Variational Numerical Renormalization Group: Bridging the Gap between NRG and Density Matrix Renormalization Group

The numerical renormalization group (NRG) is rephrased as a variational method with the cost function given by the sum of all the energies of the effective low-energy Hamiltonian. This allows us to systematically improve the spectrum obtained by NRG through sweeping. The ensuing algorithm has a lot of similarities to the density matrix renormalization group (DMRG) when targeting many states, and this synergy of NRG and DMRG combines the best of both worlds and extends their applicability.

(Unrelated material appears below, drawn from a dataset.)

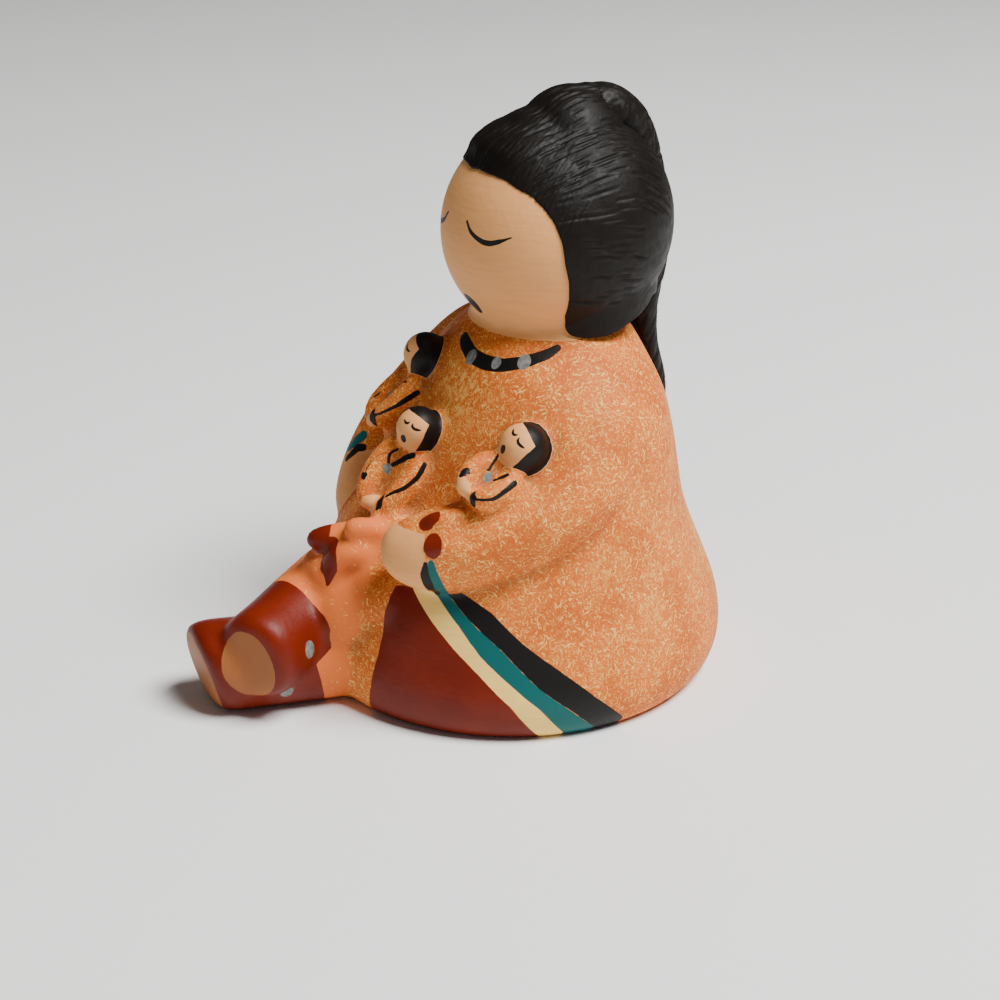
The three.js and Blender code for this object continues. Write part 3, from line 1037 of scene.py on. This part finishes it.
def lay_hair():
    """A ball that covers the head from the pole to the hairline, and closes inside the head."""
    sheet = bmesh.new()
    sizes = {"u_segments": HAIR_COLUMNS, "v_segments": HAIR_RINGS, "radius": 1}
    ball = bmesh.ops.create_uvsphere(sheet, **sizes)["verts"]
    unit_ball = np.array([vertex.co for vertex in ball])
    share = np.arccos(unit_ball[:, 2].clip(-1, 1)) / math.pi
    turn = np.arctan2(unit_ball[:, 1], unit_ball[:, 0])
    left_turn = np.where(np.abs(turn) > math.pi / 2, np.sign(turn) * math.pi - turn, turn)
    past = (share - HAIR_SHEET).clip(0)
    bend = (past / HAIR_EDGE).clip(0, 1)
    inside = ((past - HAIR_EDGE) / (1 - HAIR_SHEET - HAIR_EDGE)).clip(0, 1)
    fall = np.interp(left_turn, edge_turn, edge_fall) * (share / HAIR_SHEET).clip(0, 1)
    fall += TUCK_TURN * np.sin(bend * math.pi / 2)
    round_pole = np.outer(np.cos(turn), POLE_LEFT) + np.outer(np.sin(turn), POLE_DOWN)
    ways = np.cos(fall)[:, None] * HAIR_POLE + np.sin(fall)[:, None] * round_pole
    hits = [hair_form.ray_cast(Vector(HAIR_CENTRE + 60 * way), Vector(-way))[0] for way in ways]
    radius = np.linalg.norm(np.array(hits) - HAIR_CENTRE, axis=1)
    from_edge = (1 - share / HAIR_SHEET) * edge_fall.mean()
    to_head = ways @ (HEAD_CENTRE - HAIR_CENTRE)
    offset = ((HEAD_CENTRE - HAIR_CENTRE) ** 2).sum()
    head = to_head + np.sqrt(to_head**2 - offset + HEAD_RADIUS**2)
    thin = HAIR_RIM * step(ways[:, 2], 0, 0.2) * (1 - step(from_edge, 0, 0.18))
    radius += (head + RIM_LAYER - radius) * thin
    radius -= HAIR_THICKNESS * (1 - np.sqrt(1 - bend**2)) + TUCK_DEPTH * (inside > 0)
    put(ball, HAIR_CENTRE + ways * (radius * (1 - inside))[:, None])
    return sheet, from_edge


hair_bm, from_edge = lay_hair()
hair_mesh = mesh_from(hair_bm, "hair")
fill_creases(hair_mesh, 60)
print("The sheet of hair has", len(hair_mesh.polygons), "faces")

# %% [markdown]
# ## Comb marks
#
# The potter draws a stick or a coarse comb back through the wet clay, which leaves short dents with
# raised rims, and a finer one above the forehead. A bump in the material could hint at them, but
# the outline of the hair shows them as well, so they are pressed into the mesh. Each mark takes a
# random place, clear of the others, and runs the way the comb went there. The side of the head
# behind the cheek stays smooth.

# %% Pressing marks
DENTS = 660
DENT_WIDTH = 0.3 * MM
DENT_DEPTH = 0.3 * MM
DENT_HALF_LENGTH = 2.4
DENT_CLEAR = (4.2, 1.05)
SCRATCHES = 260
SCRATCH_WIDTH = 0.2 * MM
SCRATCH_DEPTH = 0.12 * MM
SCRATCH_HALF_LENGTH = 2.2
SCRATCH_CLEAR = (2.5, 0.5)


def comb_ways(out, rise):
    """Which way the comb went: straight back, rising by so much on the way."""
    ways = np.column_stack([0 * rise, 0 * rise + 1, rise])
    ways -= out * (ways * out).sum(axis=1)[:, None]
    return ways / np.linalg.norm(ways, axis=1)[:, None]


def scatter(rng, places, ways, out, chance, count, clear):
    """Chooses places for marks, each clear of the others so far along it and so far across it."""
    length, gap = clear
    chosen = np.empty((0, 3))
    picked = []
    for i in rng.choice(len(places), 30 * count, p=chance / chance.sum()):
        away = chosen - places[i]
        ahead, across = away @ ways[i], away @ np.cross(out[i], ways[i])
        if np.all((ahead / length) ** 2 + (across / gap) ** 2 > 1) and len(picked) < count:
            picked.append(i)
            chosen = np.vstack([chosen, places[i]])
    return picked


def press(rng, places, ways, out, picked, half_length, half_width, depth):
    """How deep each place is pressed by the strokes, and how far their rims are pushed up."""
    pressed, raised = np.zeros(len(places)), np.zeros(len(places))
    for i in picked:
        size, force, bow = rng.uniform(0.5, 1.5), rng.uniform(0.55, 1), rng.uniform(-0.02, 0.02)
        near = close_to(places, places[i] - 1.6 * half_length, places[i] + 1.6 * half_length)
        away = places[near] - places[i]
        ahead = away @ ways[i]
        across = away @ np.cross(out[i], ways[i]) + bow * ahead**2
        end = (1 - (ahead / (size * half_length)) ** 2).clip(0, 1) ** 0.6
        pressed[near] = np.maximum(pressed[near], force * end * np.exp(-((across / half_width) ** 2)))
        rim = np.exp(-(((np.abs(across) - 1.9 * half_width) / half_width) ** 2))
        raised[near] = np.maximum(raised[near], force * end * rim)
    return depth * (pressed - 0.3 * raised * (1 - pressed))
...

We illustrate this approach with simulations of a quantum spin chain and a single impurity Anderson model where the accuracy of the effective eigenstates is greatly enhanced as compared to the NRG, especially in the transition to the continuum limit.

Figure 1

Tensor network representation of the (weighted) cost function (4) in the optimization of a tensor ${\underline{A}}^{[j]}$ (circles) under the Hamiltonian matrix product operator (squares).

Figure 2

Accuracy of the low-energy spectral levels for the tilted quantum Ising chain (5) on 200 sites with $h_x=h_z=1$, obtained by the DMRG (red) and optimized by the variational method (blue), for various bond dimensions $D$.

Figure 3

Accuracy of the eigenstates for noninteracting SIAM chain (6) on 70 sites ($N=68$) for NRG, DMRG, and the variational NRG, for $D\in \{100,150\}$. We have set $\Lambda =1.7$, ${\xi }_0=0.1$, ${ϵ}_f=-0.1$.

Figure 4

Accuracy of the lowest 1000 states for the interacting SIAM chain (6) on 40 sites ($N=38$), for NRG and the variational NRG with symmetries. Subsector bond dimensions are taken $D\in \{64,100,128\}$, truncated to $\{6000,8000,10000\}$ states of lowest energy. We have set $\Lambda =2$, ${\xi }_0=0.01$, ${ϵ}_f=-0.05$, and $U=0.1$.